───── DATA LINES

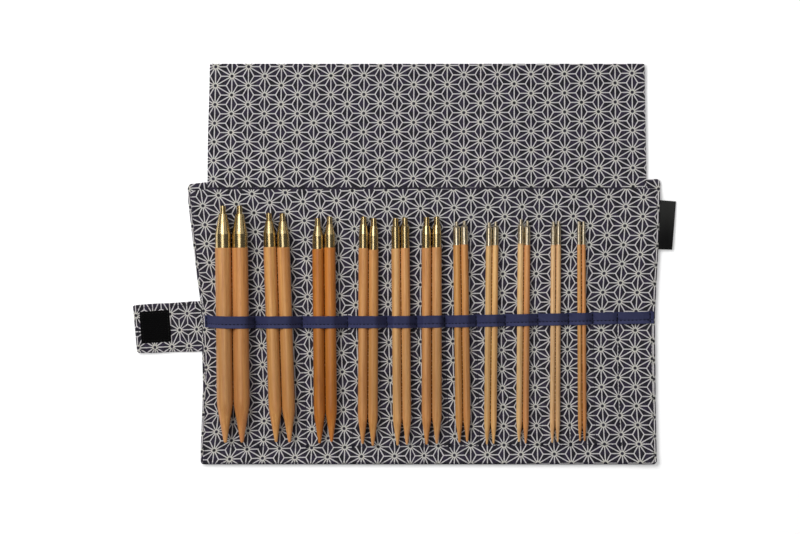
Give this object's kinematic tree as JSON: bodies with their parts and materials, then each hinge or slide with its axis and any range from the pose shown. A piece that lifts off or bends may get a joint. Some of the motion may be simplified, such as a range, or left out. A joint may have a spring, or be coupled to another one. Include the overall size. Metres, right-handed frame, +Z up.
{
  "type": "knitting needle set",
  "caption": "Folding cloth needle case, lying open, with pairs of bamboo interchangeable knitting needle ends in a stitched band of loops, a cover flap and a hook and loop tab.",
  "frame": {"origin": "middle of the spine on the underside, where the open case rests", "axes": "+X to the right across the open case, +Y towards the needles' threaded ends and the flap, +Z up"},
  "size_m": [0.3326, 0.2465, 0.0137],
  "materials": {
    "printed_cotton": "printed plain weave",
    "navy_band": "satin-faced tape",
    "patch": "hook and loop tape",
    "label_ribbon": "bare woven ribbon",
    "bamboo": "polished bamboo",
    "brass": "polished brass"
  },
  "bodies": {
    "right_cover": {"outer_right": "printed_cotton", "lining_right": "printed_cotton", "band_right": "navy_band", "loop_patch": "patch", "label": "label_ribbon"},
    "spine": {"spine_cloth": "printed_cotton", "band_spine": "navy_band"},
    "left_cover": {"outer_left": "printed_cotton", "lining_left": "printed_cotton", "band_left": "navy_band"},
    "right_flap": {"flap_right": "printed_cotton"},
    "middle_flap": {"flap_middle": "printed_cotton"},
    "left_flap": {"flap_left": "printed_cotton"},
    "tab_side": {"tab_root": "printed_cotton"},
    "tab_tip": {"tab_end": "printed_cotton", "hook_patch": "patch"},
    "needle_01_left": {"pair_01_left_shaft": "bamboo", "pair_01_left_ferrule": "brass"},
    "needle_01_right": {"pair_01_right_shaft": "bamboo", "pair_01_right_ferrule": "brass"},
    "needle_02_left": {"pair_02_left_shaft": "bamboo", "pair_02_left_ferrule": "brass"},
    "needle_02_right": {"pair_02_right_shaft": "bamboo", "pair_02_right_ferrule": "brass"},
    "needle_03_left": {"pair_03_left_shaft": "bamboo", "pair_03_left_ferrule": "brass"},
    "needle_03_right": {"pair_03_right_shaft": "bamboo", "pair_03_right_ferrule": "brass"},
    "needle_04_left": {"pair_04_left_shaft": "bamboo", "pair_04_left_ferrule": "brass"},
    "needle_04_right": {"pair_04_right_shaft": "bamboo", "pair_04_right_ferrule": "brass"},
    "needle_05_left": {"pair_05_left_shaft": "bamboo", "pair_05_left_ferrule": "brass"},
    "needle_05_right": {"pair_05_right_shaft": "bamboo", "pair_05_right_ferrule": "brass"},
    "needle_06_left": {"pair_06_left_shaft": "bamboo", "pair_06_left_ferrule": "brass"},
    "needle_06_right": {"pair_06_right_shaft": "bamboo", "pair_06_right_ferrule": "brass"},
    "needle_07_left": {"pair_07_left_shaft": "bamboo", "pair_07_left_ferrule": "brass"},
    "needle_07_right": {"pair_07_right_shaft": "bamboo", "pair_07_right_ferrule": "brass"},
    "needle_08_left": {"pair_08_left_shaft": "bamboo", "pair_08_left_ferrule": "brass"},
    "needle_08_right": {"pair_08_right_shaft": "bamboo", "pair_08_right_ferrule": "brass"},
    "needle_09_left": {"pair_09_left_shaft": "bamboo", "pair_09_left_ferrule": "brass"},
    "needle_09_right": {"pair_09_right_shaft": "bamboo", "pair_09_right_ferrule": "brass"},
    "needle_10_left": {"pair_10_left_shaft": "bamboo", "pair_10_left_ferrule": "brass"},
    "needle_10_right": {"pair_10_right_shaft": "bamboo", "pair_10_right_ferrule": "brass"},
    "needle_11_left": {"pair_11_left_shaft": "bamboo", "pair_11_left_ferrule": "brass"},
    "needle_11_right": {"pair_11_right_shaft": "bamboo", "pair_11_right_ferrule": "brass"}
  },
  "joints": [
    {"name": "spine_fold", "type": "hinge", "parent": "right_cover", "child": "spine", "pos_m": [0.0085, 0, 0.0049], "axis": [0, 1, 0], "range_deg": [0, 90]},
    {"name": "left_fold", "type": "hinge", "parent": "spine", "child": "left_cover", "pos_m": [-0.0085, 0, 0.0049], "axis": [0, 1, 0], "range_deg": [0, 90]},
    {"name": "flap_fold", "type": "hinge", "parent": "right_cover", "child": "right_flap", "pos_m": [0.07, 0.0827, 0.00762], "axis": [-1, 0, 0], "range_deg": [-180, 0]},
    {"name": "flap_fold_middle", "type": "hinge", "parent": "spine", "child": "middle_flap", "pos_m": [0, 0.0827, 0.00762], "axis": [-1, 0, 0], "range_deg": [-180, 0]},
    {"name": "flap_fold_left", "type": "hinge", "parent": "left_cover", "child": "left_flap", "pos_m": [-0.07, 0.0827, 0.00762], "axis": [-1, 0, 0], "range_deg": [-180, 0]},
    {"name": "tab_fold", "type": "hinge", "parent": "left_cover", "child": "tab_side", "pos_m": [-0.14187, -0.0022, 0.0056], "axis": [0.0454, -0.999, 0], "range_deg": [-90, 0]},
    {"name": "tab_wrap", "type": "hinge", "parent": "tab_side", "child": "tab_tip", "pos_m": [-0.16035, -0.00304, 0.0056], "axis": [0.0454, -0.999, 0], "range_deg": [-90, 0]},
    {"name": "needle_01_left_slide", "type": "slide", "parent": "left_cover", "child": "needle_01_left", "axis": [-0.0108, 0.9999, 0], "range_m": [0, 0.09]},
    {"name": "needle_01_right_slide", "type": "slide", "parent": "left_cover", "child": "needle_01_right", "axis": [-0.0108, 0.9999, 0], "range_m": [0, 0.09]},
    {"name": "needle_02_left_slide", "type": "slide", "parent": "left_cover", "child": "needle_02_left", "axis": [-0.0324, 0.9995, 0], "range_m": [0, 0.09]},
    {"name": "needle_02_right_slide", "type": "slide", "parent": "left_cover", "child": "needle_02_right", "axis": [-0.0324, 0.9995, 0], "range_m": [0, 0.09]},
    {"name": "needle_03_left_slide", "type": "slide", "parent": "left_cover", "child": "needle_03_left", "axis": [-0.0092, 1, 0], "range_m": [0, 0.09]},
    {"name": "needle_03_right_slide", "type": "slide", "parent": "left_cover", "child": "needle_03_right", "axis": [-0.0092, 1, 0], "range_m": [0, 0.09]},
    {"name": "needle_04_left_slide", "type": "slide", "parent": "left_cover", "child": "needle_04_left", "axis": [0.0041, 1, 0], "range_m": [0, 0.09]},
    {"name": "needle_04_right_slide", "type": "slide", "parent": "left_cover", "child": "needle_04_right", "axis": [0.0041, 1, 0], "range_m": [0, 0.09]},
    {"name": "needle_05_left_slide", "type": "slide", "parent": "left_cover", "child": "needle_05_left", "axis": [-0.0091, 1, 0], "range_m": [0, 0.09]},
    {"name": "needle_05_right_slide", "type": "slide", "parent": "left_cover", "child": "needle_05_right", "axis": [-0.0091, 1, 0], "range_m": [0, 0.09]},
    {"name": "needle_06_left_slide", "type": "slide", "parent": "spine", "child": "needle_06_left", "axis": [-0.0004, 1, 0], "range_m": [0, 0.09]},
    {"name": "needle_06_right_slide", "type": "slide", "parent": "spine", "child": "needle_06_right", "axis": [-0.0004, 1, 0], "range_m": [0, 0.09]},
    {"name": "needle_07_left_slide", "type": "slide", "parent": "right_cover", "child": "needle_07_left", "axis": [-0.0132, 0.9999, 0], "range_m": [0, 0.09]},
    {"name": "needle_07_right_slide", "type": "slide", "parent": "right_cover", "child": "needle_07_right", "axis": [-0.0132, 0.9999, 0], "range_m": [0, 0.09]},
    {"name": "needle_08_left_slide", "type": "slide", "parent": "right_cover", "child": "needle_08_left", "axis": [0.0098, 1, 0], "range_m": [0, 0.09]},
    {"name": "needle_08_right_slide", "type": "slide", "parent": "right_cover", "child": "needle_08_right", "axis": [0.0098, 1, 0], "range_m": [0, 0.09]},
    {"name": "needle_09_left_slide", "type": "slide", "parent": "right_cover", "child": "needle_09_left", "axis": [0.0082, 1, 0], "range_m": [0, 0.09]},
    {"name": "needle_09_right_slide", "type": "slide", "parent": "right_cover", "child": "needle_09_right", "axis": [0.0082, 1, 0], "range_m": [0, 0.09]},
    {"name": "needle_10_left_slide", "type": "slide", "parent": "right_cover", "child": "needle_10_left", "axis": [0.0049, 1, 0], "range_m": [0, 0.09]},
    {"name": "needle_10_right_slide", "type": "slide", "parent": "right_cover", "child": "needle_10_right", "axis": [0.0049, 1, 0], "range_m": [0, 0.09]},
    {"name": "needle_11_left_slide", "type": "slide", "parent": "right_cover", "child": "needle_11_left", "axis": [-0.005, 1, 0], "range_m": [0, 0.09]},
    {"name": "needle_11_right_slide", "type": "slide", "parent": "right_cover", "child": "needle_11_right", "axis": [-0.005, 1, 0], "range_m": [0, 0.09]}
  ],
  "couplings": [
    {"joint": "left_fold", "follows": "spine_fold", "ratio": 1},
    {"joint": "flap_fold_middle", "follows": "flap_fold", "ratio": 1},
    {"joint": "flap_fold_left", "follows": "flap_fold", "ratio": 1}
  ]
}
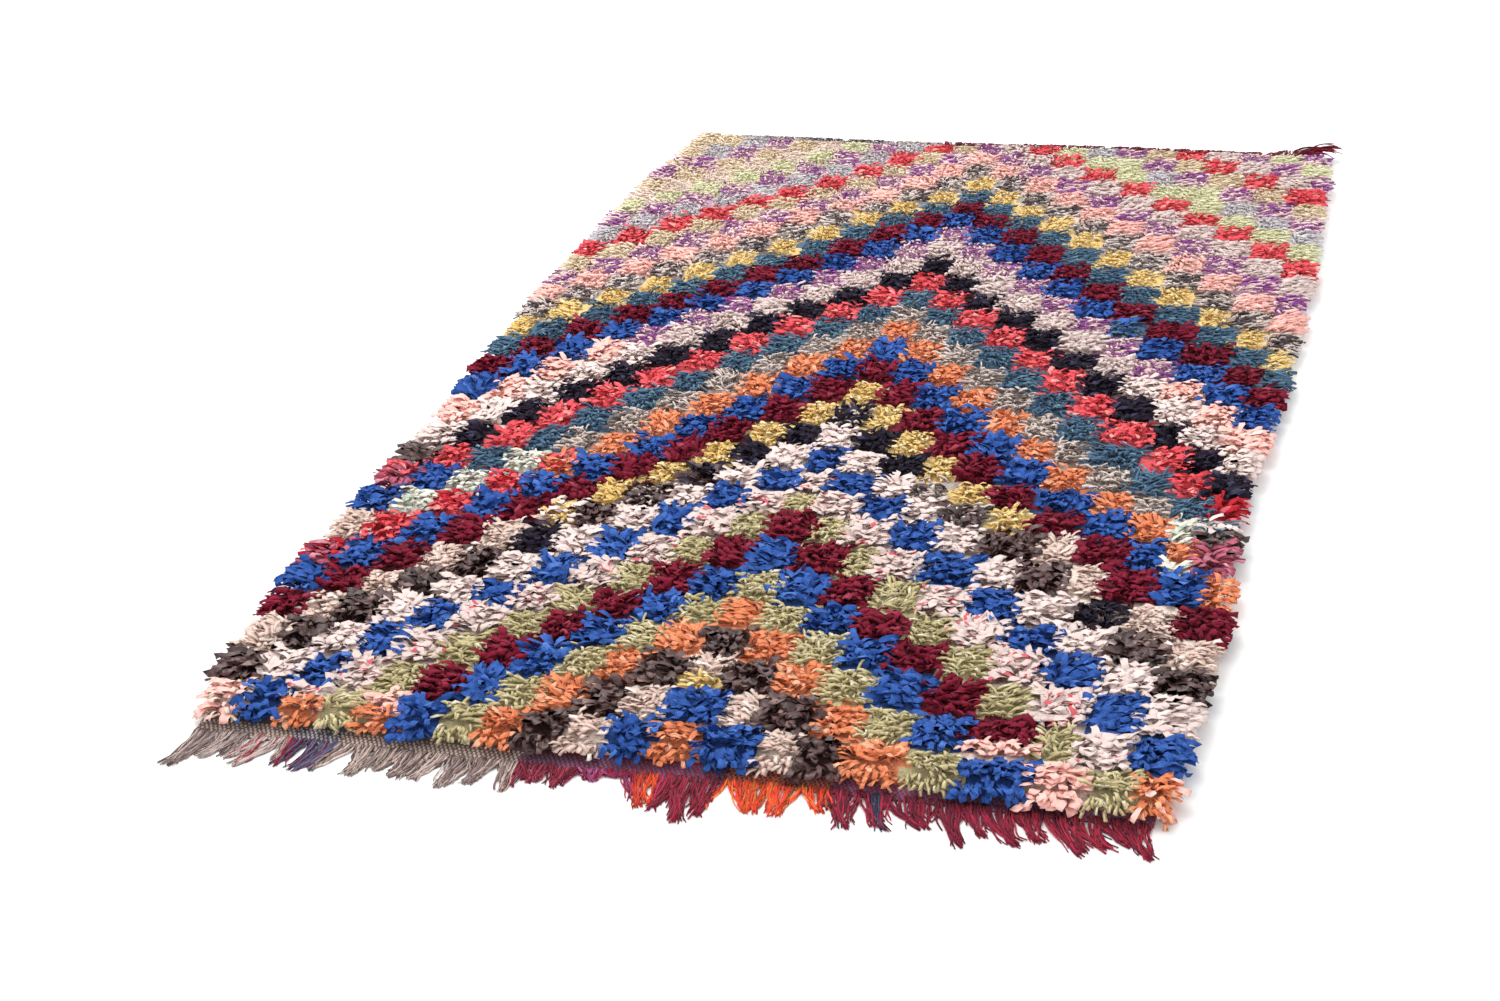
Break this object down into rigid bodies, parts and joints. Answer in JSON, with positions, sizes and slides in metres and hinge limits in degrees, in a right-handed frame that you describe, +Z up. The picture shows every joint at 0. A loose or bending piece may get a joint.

──────────

* [WRITTEN INSTRUCTION]: Every line containing the string "frame" must be listed.

* [COMPLETE ANSWER]:
Give this object's kinematic tree as JSON: bodies with their parts and materials, then each hinge or slide with its axis and any range from the pose shown. A piece that lifts off or bends may get a joint. Some of the motion may be simplified, such as a range, or left out. A joint may have a spring, or be coupled to another one. Include the overall size. Metres, right-handed frame, +Z up.
  "frame": {"origin": "middle of the spine on the underside, where the open case rests", "axes": "+X to the right across the open case, +Y towards the needles' threaded ends and the flap, +Z up"},
Break this object down into rigid bodies, parts and joints. Answer in JSON, with positions, sizes and slides in metres and hinge limits in degrees, in a right-handed frame that you describe, +Z up. The picture shows every joint at 0. A loose or bending piece may get a joint.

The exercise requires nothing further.